Furman developed this perspective as chair of the CEA. “What I tried to do there was make something where the whole was greater than the sum of the parts that brought together the different types of people and their different talents and knowledge.”
However, he finds that his time leading the CEA was different from his time leading the M-RCBG due to the government’s hierarchical model. There, the council members worked directly for him, while at the Center, affiliates and faculty are working together on their own projects. “This is very much a set a table, get people excited, have things come out of it.”
From his time in government, Furman also learned important lessons about developing economic policy and working with businesses. “One is you can’t make any economic policy without listening to businesses, because they know about some things much more than the government does,” he said. “The second is it’s extremely dangerous to take everything businesses say at face value, because they’re very self-interested.”
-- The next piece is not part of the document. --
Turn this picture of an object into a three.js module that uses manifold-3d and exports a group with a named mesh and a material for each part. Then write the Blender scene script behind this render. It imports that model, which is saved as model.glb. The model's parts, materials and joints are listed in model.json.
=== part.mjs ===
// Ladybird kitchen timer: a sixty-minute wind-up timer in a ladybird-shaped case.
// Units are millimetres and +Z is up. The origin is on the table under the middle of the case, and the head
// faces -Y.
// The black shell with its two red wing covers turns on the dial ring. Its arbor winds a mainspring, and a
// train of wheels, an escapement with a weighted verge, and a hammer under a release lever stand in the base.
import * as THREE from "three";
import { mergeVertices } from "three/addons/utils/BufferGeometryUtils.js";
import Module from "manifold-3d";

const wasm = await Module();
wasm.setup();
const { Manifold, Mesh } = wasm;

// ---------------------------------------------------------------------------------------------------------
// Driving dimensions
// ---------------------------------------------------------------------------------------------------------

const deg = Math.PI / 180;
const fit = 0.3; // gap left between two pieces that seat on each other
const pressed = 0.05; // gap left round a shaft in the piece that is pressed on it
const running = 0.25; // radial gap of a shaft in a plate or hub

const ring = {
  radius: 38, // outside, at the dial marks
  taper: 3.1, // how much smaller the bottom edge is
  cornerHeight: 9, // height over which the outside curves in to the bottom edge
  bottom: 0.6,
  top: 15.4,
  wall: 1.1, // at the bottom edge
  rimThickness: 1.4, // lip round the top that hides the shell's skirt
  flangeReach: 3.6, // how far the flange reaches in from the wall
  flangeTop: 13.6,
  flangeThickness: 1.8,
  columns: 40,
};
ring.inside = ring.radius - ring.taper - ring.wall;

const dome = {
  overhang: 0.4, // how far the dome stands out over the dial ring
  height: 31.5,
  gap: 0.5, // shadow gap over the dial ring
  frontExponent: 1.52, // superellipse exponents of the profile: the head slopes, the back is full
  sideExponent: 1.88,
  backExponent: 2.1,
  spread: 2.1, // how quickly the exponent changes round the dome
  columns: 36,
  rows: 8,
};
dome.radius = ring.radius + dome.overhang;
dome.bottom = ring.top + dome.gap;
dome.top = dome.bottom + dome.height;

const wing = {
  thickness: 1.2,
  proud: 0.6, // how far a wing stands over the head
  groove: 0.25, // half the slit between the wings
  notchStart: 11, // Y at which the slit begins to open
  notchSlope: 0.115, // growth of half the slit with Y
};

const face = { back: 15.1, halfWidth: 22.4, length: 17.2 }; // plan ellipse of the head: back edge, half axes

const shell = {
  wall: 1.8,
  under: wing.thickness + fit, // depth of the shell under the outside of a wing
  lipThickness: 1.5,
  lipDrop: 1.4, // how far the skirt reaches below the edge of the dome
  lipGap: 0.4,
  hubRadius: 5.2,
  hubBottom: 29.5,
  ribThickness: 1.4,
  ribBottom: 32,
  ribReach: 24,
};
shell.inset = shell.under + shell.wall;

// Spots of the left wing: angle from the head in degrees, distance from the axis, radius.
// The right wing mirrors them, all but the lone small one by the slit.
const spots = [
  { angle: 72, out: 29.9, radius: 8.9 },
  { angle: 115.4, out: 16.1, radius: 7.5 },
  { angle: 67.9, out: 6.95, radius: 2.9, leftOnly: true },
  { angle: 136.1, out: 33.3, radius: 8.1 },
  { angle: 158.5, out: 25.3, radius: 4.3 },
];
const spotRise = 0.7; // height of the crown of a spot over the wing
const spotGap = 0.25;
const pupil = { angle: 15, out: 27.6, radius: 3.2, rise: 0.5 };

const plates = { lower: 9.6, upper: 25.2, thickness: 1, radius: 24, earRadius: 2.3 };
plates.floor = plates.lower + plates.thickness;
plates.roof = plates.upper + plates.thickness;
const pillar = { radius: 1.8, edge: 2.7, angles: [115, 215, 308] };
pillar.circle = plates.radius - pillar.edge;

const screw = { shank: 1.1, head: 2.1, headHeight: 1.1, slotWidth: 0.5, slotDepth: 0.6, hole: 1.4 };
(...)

Therefore, formulating economic policy requires a balance between leveraging business expertise and recognizing potentially biased information. “The best way to do that is: one, to listen; two, to be skeptical; and three, to actually know something about the topic, so that you can ask hard questions and have an ability to sort of tell right from wrong.”
Over the summer, Furman intends to learn from other center directors as well as the University’s faculty. Since starting as director, faculty members have already approached Furman with ideas for initiatives.
“I don’t have fully worked out answers to anything, and by the way, I don’t think the right thing would be to have fully worked out answers. You have to listen and learn.”